**Description of the task**
Reproduce each line exactly.

**Information shown**

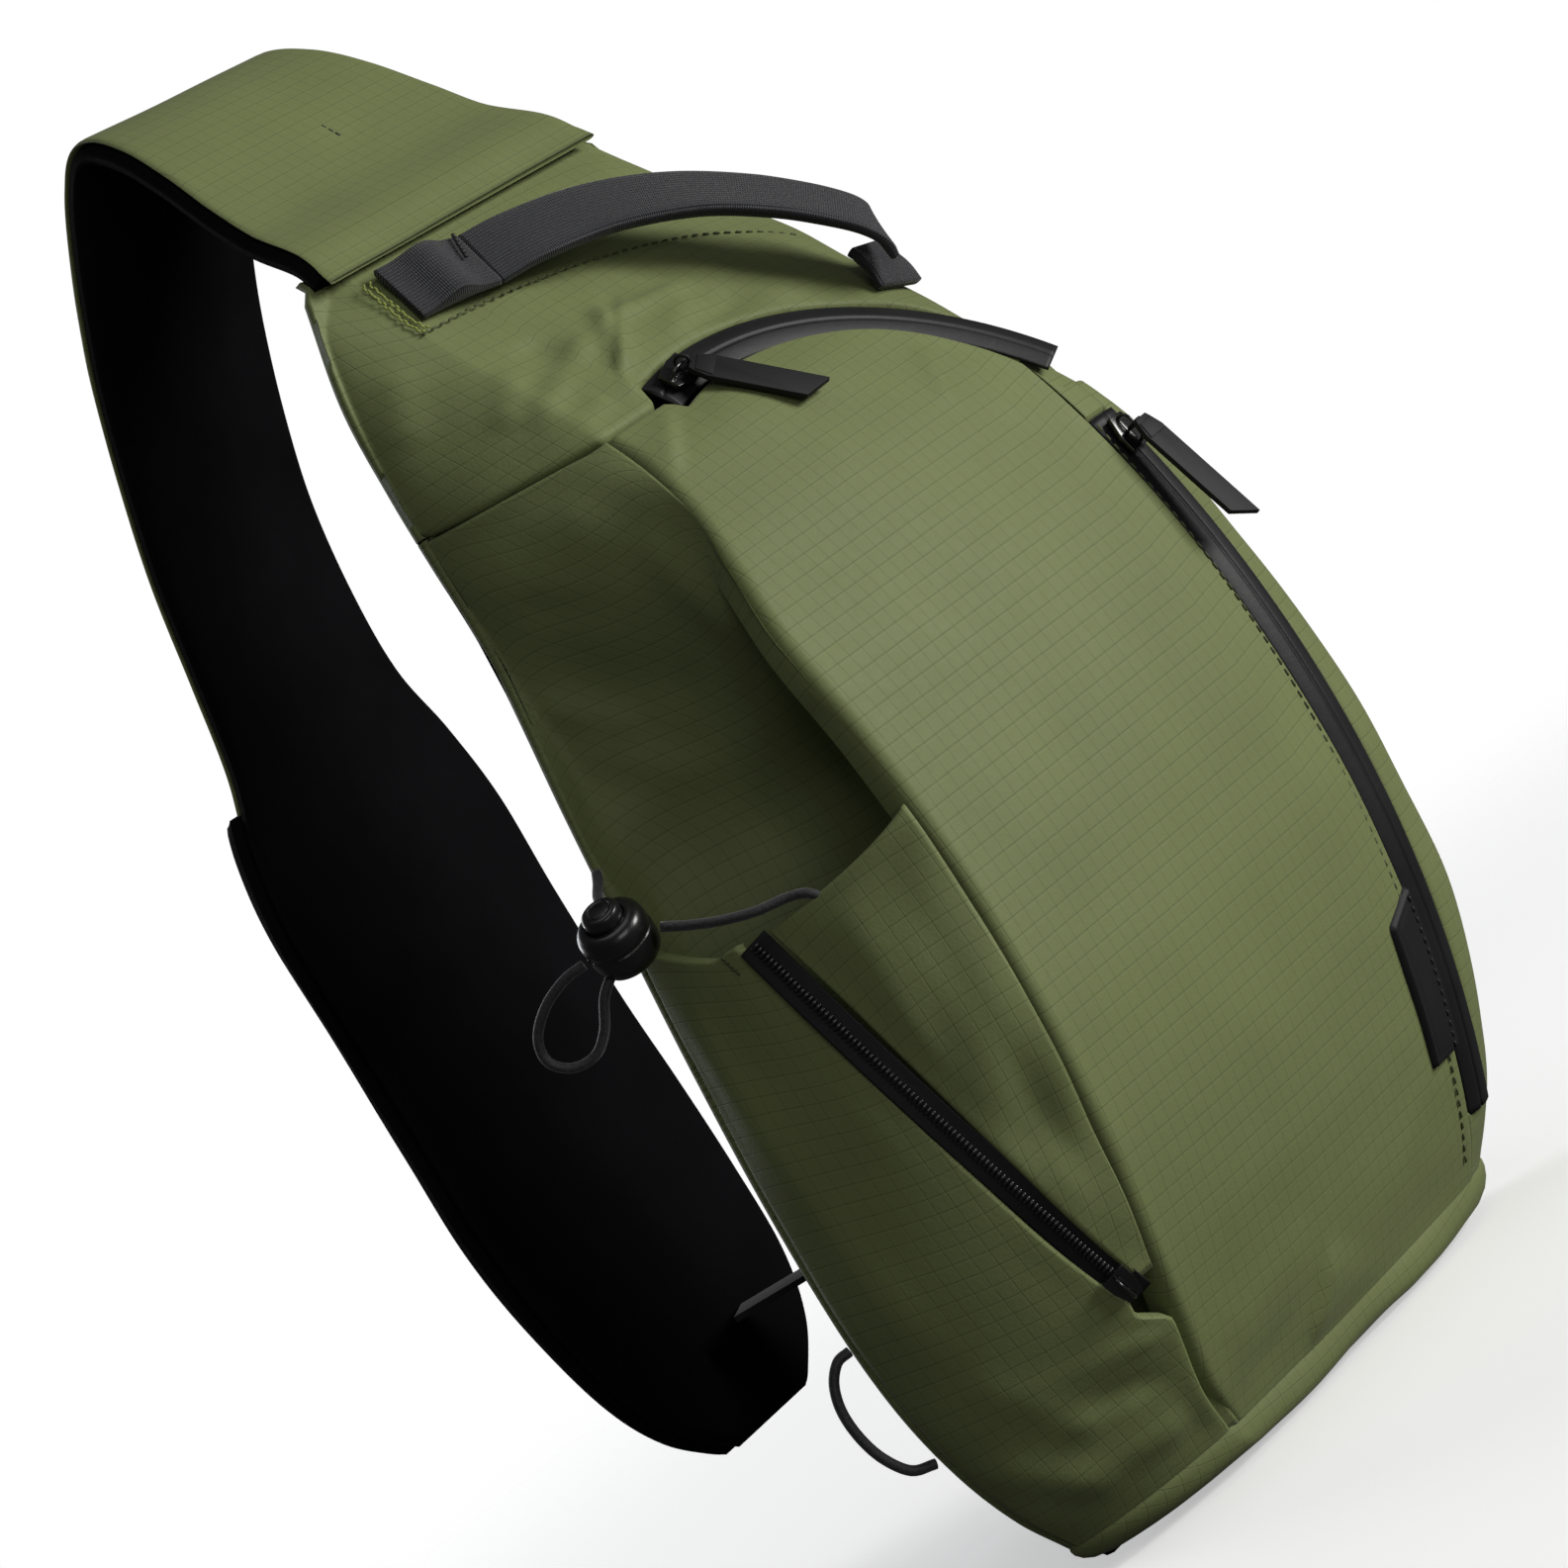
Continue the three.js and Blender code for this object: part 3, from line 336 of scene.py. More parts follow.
def webbing_material(name, color, pitch):
    mat = Material(name, color, 0.6)
    u, v = mat.uv()
    rib = mat.line(u, pitch, pitch * 0.42)
    pick = mat.line(v, pitch * 0.62, pitch * 0.26)
    weave = mat.math("MULTIPLY", rib, pick)
    grain = mat.noise(700, 2, rough=0.7)
    lit = mat.ramp(weave, scale(color, 0.5), scale(color, 2.1), (0.0, 1.0))
    mat.paint(mat.mix(mat.math("MULTIPLY", grain, 0.3), lit, scale(color, 1.5)))
    mat.rough(grain, 0.5, 0.72)
    mat.add_height(rib, 0.35)
    mat.add_height(pick, 0.2)
    mat.add_height(grain, 0.12)
    mat.bump(0.0007, 0.9)
    mat.surface(Sheen_Weight=0.25, Sheen_Roughness=0.35)
    return mat.data


def satin_material(name, color, rough, grain, depth, spread=0.1, coat=0.0, specular=0.5):
    mat = Material(name, color, rough)
    fine = mat.noise(grain, 3, rough=0.6)
    broad = mat.noise(45, 3)
    mat.paint(mat.ramp(broad, scale(color, 0.8), scale(color, 1.3), (0.3, 0.7)))
    mat.rough(broad, rough - spread / 2, rough + spread / 2)
    mat.add_height(fine, 0.3)
    mat.add_height(broad, 0.3)
    mat.bump(depth, 0.5)
    mat.surface(Coat_Weight=coat, Coat_Roughness=0.12, Specular_IOR_Level=specular)
    return mat.data


def elastic_material(name, color):
    mat = Material(name, color, 0.6)
    fine = mat.noise(1400, 2, rough=0.6)
    mat.paint(mat.ramp(fine, scale(color, 0.5), scale(color, 2.2), (0.35, 0.7)))
    mat.add_height(fine, 0.4)
    mat.bump(0.0004, 0.8)
    mat.surface(Sheen_Weight=0.3)
    return mat.data


OLIVE = (0.142, 0.168, 0.066)
ripstop = ripstop_material("ripstop_olive", OLIVE)
# the same olive ripstop painted 8% darker as painted shade, for the recessed side wall behind the bottle
# pocket
ripstop_painted_shade = ripstop_material("ripstop_shade", scale(OLIVE, 0.92))
lining = cloth_black("lining_black", (0.0009, 0.0009, 0.0011), grain=900, depth=0.0006, rough=0.92)
padding = cloth_black("padding_black", (0.0042, 0.0042, 0.005), grain=600, depth=0.0009, rough=0.85)
mesh_cloth = cloth_black("spacer_mesh", (0.012, 0.012, 0.0135), grain=420, depth=0.0016, rough=0.85)
webbing = webbing_material("webbing_black", (0.0115, 0.0126, 0.0176), pitch=0.00105)
tape_gloss = satin_material("zip_tape_coated", (0.006, 0.0062, 0.0075), 0.52, 420, 0.0004, specular=0.3)
coil_gloss = satin_material("coil_nylon", (0.010, 0.010, 0.011), 0.22, 900, 0.0001, 0.08, coat=0.3)
enamel = satin_material("enamel_black", (0.005, 0.005, 0.0055), 0.24, 300, 0.0001, 0.08, coat=0.6)
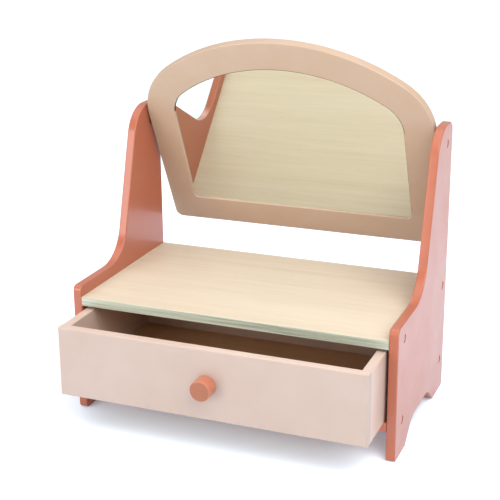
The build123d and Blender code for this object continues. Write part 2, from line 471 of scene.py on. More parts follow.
def add_ramp(tree: Tree, source: Socket, stops: dict[float, Colour]) -> Node:
    """Add a colour ramp fed by a value.

    Args:
        tree: the material's node tree.
        source: the value that drives the ramp.
        stops: linear colours by position.

    Returns:
        The ramp.
    """
    node = add_node(tree, "ShaderNodeValToRGB", links={"Fac": source})
    elements = node.color_ramp.elements
    while len(elements) < len(stops):
        elements.new(1.0)
    for element, (position, colour) in zip(elements, stops.items()):
        element.position = position
        element.color = colour
    return node


def grey(value: float) -> Colour:
    """Grey of one value for a ramp."""
    return (value, value, value, 1.0)


def new_tree(name: str) -> tuple[Material, Tree]:
    """Start an empty node material.

    Args:
        name: the material's name.

    Returns:
        The material and its tree.
    """
    material = bpy.data.materials.new(name)
    material.use_nodes = True
    material.node_tree.nodes.clear()
    return material, material.node_tree


def finish_tree(tree: Tree, surface: Socket) -> None:
    """Feed a surface to the material's output."""
    add_node(tree, "ShaderNodeOutputMaterial", links={"Surface": surface})


def add_stretch(tree: Tree, where: Socket, scale: Triple) -> Socket:
    """Add a scaling of a point.

    Args:
        tree: the material's node tree.
        where: the point.
        scale: its scale along X, Y and Z; under 1 draws a pattern out.

    Returns:
        The scaled point.
    """
    links = {"Vector": where}
    return add_node(tree, "ShaderNodeMapping", {"Scale": scale}, links).outputs["Vector"]


def add_noise(
    tree: Tree, where: Socket, size_mm: float, detail: float = 2.0, roughness: float = 0.5
) -> Socket:
    """Add a noise.

    Args:
        tree: the material's node tree.
        where: the point that it is read at.
        size_mm: about how far apart its features are.
        detail: how many finer noises are laid over it.
        roughness: how strong those are.

    Returns:
        The noise's value.
    """
    settings = {"Scale": 1.0 / (size_mm * MM), "Detail": detail, "Roughness": roughness}
    return add_node(tree, "ShaderNodeTexNoise", settings, {"Vector": where}).outputs["Fac"]


def add_bump(
    tree: Tree, height: Socket, depth_mm: float, under: Socket | None = None
) -> Socket:
    """Add a relief.

    Args:
        tree: the material's node tree.
        height: the value that is raised.
        depth_mm: the relief's depth.
        under: a relief that this one lies over, if any.

    Returns:
        The shading normal.
    """
    links = {"Height": height}
    if under is not None:
        links["Normal"] = under
    settings = {"Strength": 1.0, "Distance": depth_mm * MM}
    return add_node(tree, "ShaderNodeBump", settings, links).outputs["Normal"]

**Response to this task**
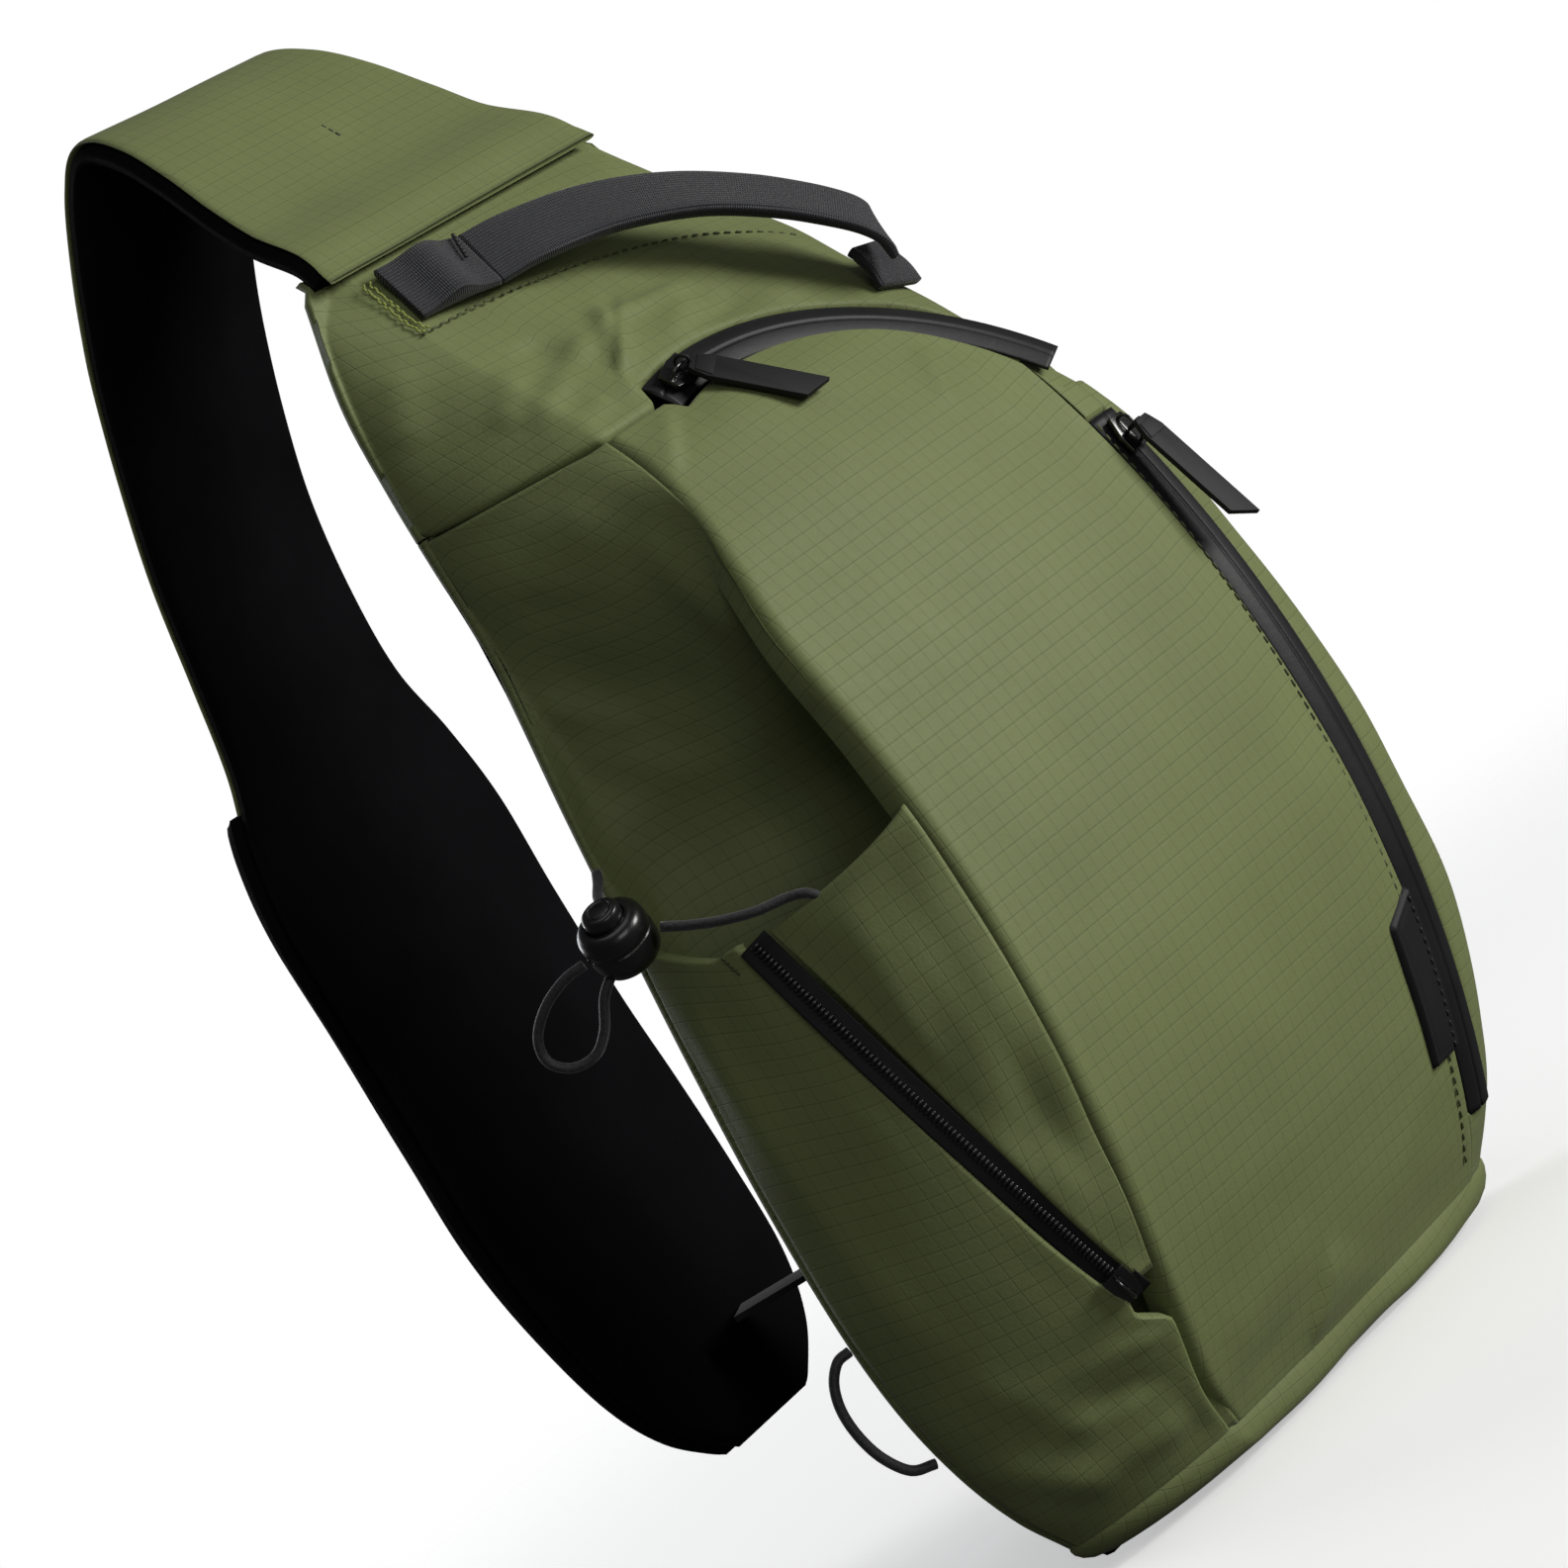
Continue the three.js and Blender code for this object: part 3, from line 336 of scene.py. More parts follow.
def webbing_material(name, color, pitch):
    mat = Material(name, color, 0.6)
    u, v = mat.uv()
    rib = mat.line(u, pitch, pitch * 0.42)
    pick = mat.line(v, pitch * 0.62, pitch * 0.26)
    weave = mat.math("MULTIPLY", rib, pick)
    grain = mat.noise(700, 2, rough=0.7)
    lit = mat.ramp(weave, scale(color, 0.5), scale(color, 2.1), (0.0, 1.0))
    mat.paint(mat.mix(mat.math("MULTIPLY", grain, 0.3), lit, scale(color, 1.5)))
    mat.rough(grain, 0.5, 0.72)
    mat.add_height(rib, 0.35)
    mat.add_height(pick, 0.2)
    mat.add_height(grain, 0.12)
    mat.bump(0.0007, 0.9)
    mat.surface(Sheen_Weight=0.25, Sheen_Roughness=0.35)
    return mat.data


def satin_material(name, color, rough, grain, depth, spread=0.1, coat=0.0, specular=0.5):
    mat = Material(name, color, rough)
    fine = mat.noise(grain, 3, rough=0.6)
    broad = mat.noise(45, 3)
    mat.paint(mat.ramp(broad, scale(color, 0.8), scale(color, 1.3), (0.3, 0.7)))
    mat.rough(broad, rough - spread / 2, rough + spread / 2)
    mat.add_height(fine, 0.3)
    mat.add_height(broad, 0.3)
    mat.bump(depth, 0.5)
    mat.surface(Coat_Weight=coat, Coat_Roughness=0.12, Specular_IOR_Level=specular)
    return mat.data


def elastic_material(name, color):
    mat = Material(name, color, 0.6)
    fine = mat.noise(1400, 2, rough=0.6)
    mat.paint(mat.ramp(fine, scale(color, 0.5), scale(color, 2.2), (0.35, 0.7)))
    mat.add_height(fine, 0.4)
    mat.bump(0.0004, 0.8)
    mat.surface(Sheen_Weight=0.3)
    return mat.data


OLIVE = (0.142, 0.168, 0.066)
ripstop = ripstop_material("ripstop_olive", OLIVE)
# the same olive ripstop painted 8% darker as painted shade, for the recessed side wall behind the bottle
# pocket
ripstop_painted_shade = ripstop_material("ripstop_shade", scale(OLIVE, 0.92))
lining = cloth_black("lining_black", (0.0009, 0.0009, 0.0011), grain=900, depth=0.0006, rough=0.92)
padding = cloth_black("padding_black", (0.0042, 0.0042, 0.005), grain=600, depth=0.0009, rough=0.85)
mesh_cloth = cloth_black("spacer_mesh", (0.012, 0.012, 0.0135), grain=420, depth=0.0016, rough=0.85)
webbing = webbing_material("webbing_black", (0.0115, 0.0126, 0.0176), pitch=0.00105)
tape_gloss = satin_material("zip_tape_coated", (0.006, 0.0062, 0.0075), 0.52, 420, 0.0004, specular=0.3)
coil_gloss = satin_material("coil_nylon", (0.010, 0.010, 0.011), 0.22, 900, 0.0001, 0.08, coat=0.3)
enamel = satin_material("enamel_black", (0.005, 0.005, 0.0055), 0.24, 300, 0.0001, 0.08, coat=0.6)
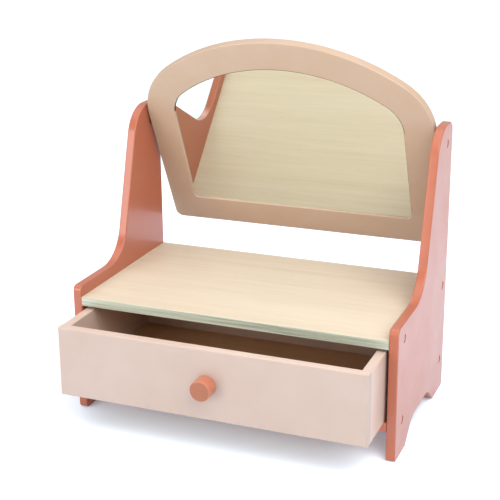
The build123d and Blender code for this object continues. Write part 2, from line 471 of scene.py on. More parts follow.
def add_ramp(tree: Tree, source: Socket, stops: dict[float, Colour]) -> Node:
    """Add a colour ramp fed by a value.

    Args:
        tree: the material's node tree.
        source: the value that drives the ramp.
        stops: linear colours by position.

    Returns:
        The ramp.
    """
    node = add_node(tree, "ShaderNodeValToRGB", links={"Fac": source})
    elements = node.color_ramp.elements
    while len(elements) < len(stops):
        elements.new(1.0)
    for element, (position, colour) in zip(elements, stops.items()):
        element.position = position
        element.color = colour
    return node


def grey(value: float) -> Colour:
    """Grey of one value for a ramp."""
    return (value, value, value, 1.0)


def new_tree(name: str) -> tuple[Material, Tree]:
    """Start an empty node material.

    Args:
        name: the material's name.

    Returns:
        The material and its tree.
    """
    material = bpy.data.materials.new(name)
    material.use_nodes = True
    material.node_tree.nodes.clear()
    return material, material.node_tree


def finish_tree(tree: Tree, surface: Socket) -> None:
    """Feed a surface to the material's output."""
    add_node(tree, "ShaderNodeOutputMaterial", links={"Surface": surface})


def add_stretch(tree: Tree, where: Socket, scale: Triple) -> Socket:
    """Add a scaling of a point.

    Args:
        tree: the material's node tree.
        where: the point.
        scale: its scale along X, Y and Z; under 1 draws a pattern out.

    Returns:
        The scaled point.
    """
    links = {"Vector": where}
    return add_node(tree, "ShaderNodeMapping", {"Scale": scale}, links).outputs["Vector"]


def add_noise(
    tree: Tree, where: Socket, size_mm: float, detail: float = 2.0, roughness: float = 0.5
) -> Socket:
    """Add a noise.

    Args:
        tree: the material's node tree.
        where: the point that it is read at.
        size_mm: about how far apart its features are.
        detail: how many finer noises are laid over it.
        roughness: how strong those are.

    Returns:
        The noise's value.
    """
    settings = {"Scale": 1.0 / (size_mm * MM), "Detail": detail, "Roughness": roughness}
    return add_node(tree, "ShaderNodeTexNoise", settings, {"Vector": where}).outputs["Fac"]


def add_bump(
    tree: Tree, height: Socket, depth_mm: float, under: Socket | None = None
) -> Socket:
    """Add a relief.

    Args:
        tree: the material's node tree.
        height: the value that is raised.
        depth_mm: the relief's depth.
        under: a relief that this one lies over, if any.

    Returns:
        The shading normal.
    """
    links = {"Height": height}
    if under is not None:
        links["Normal"] = under
    settings = {"Strength": 1.0, "Distance": depth_mm * MM}
    return add_node(tree, "ShaderNodeBump", settings, links).outputs["Normal"]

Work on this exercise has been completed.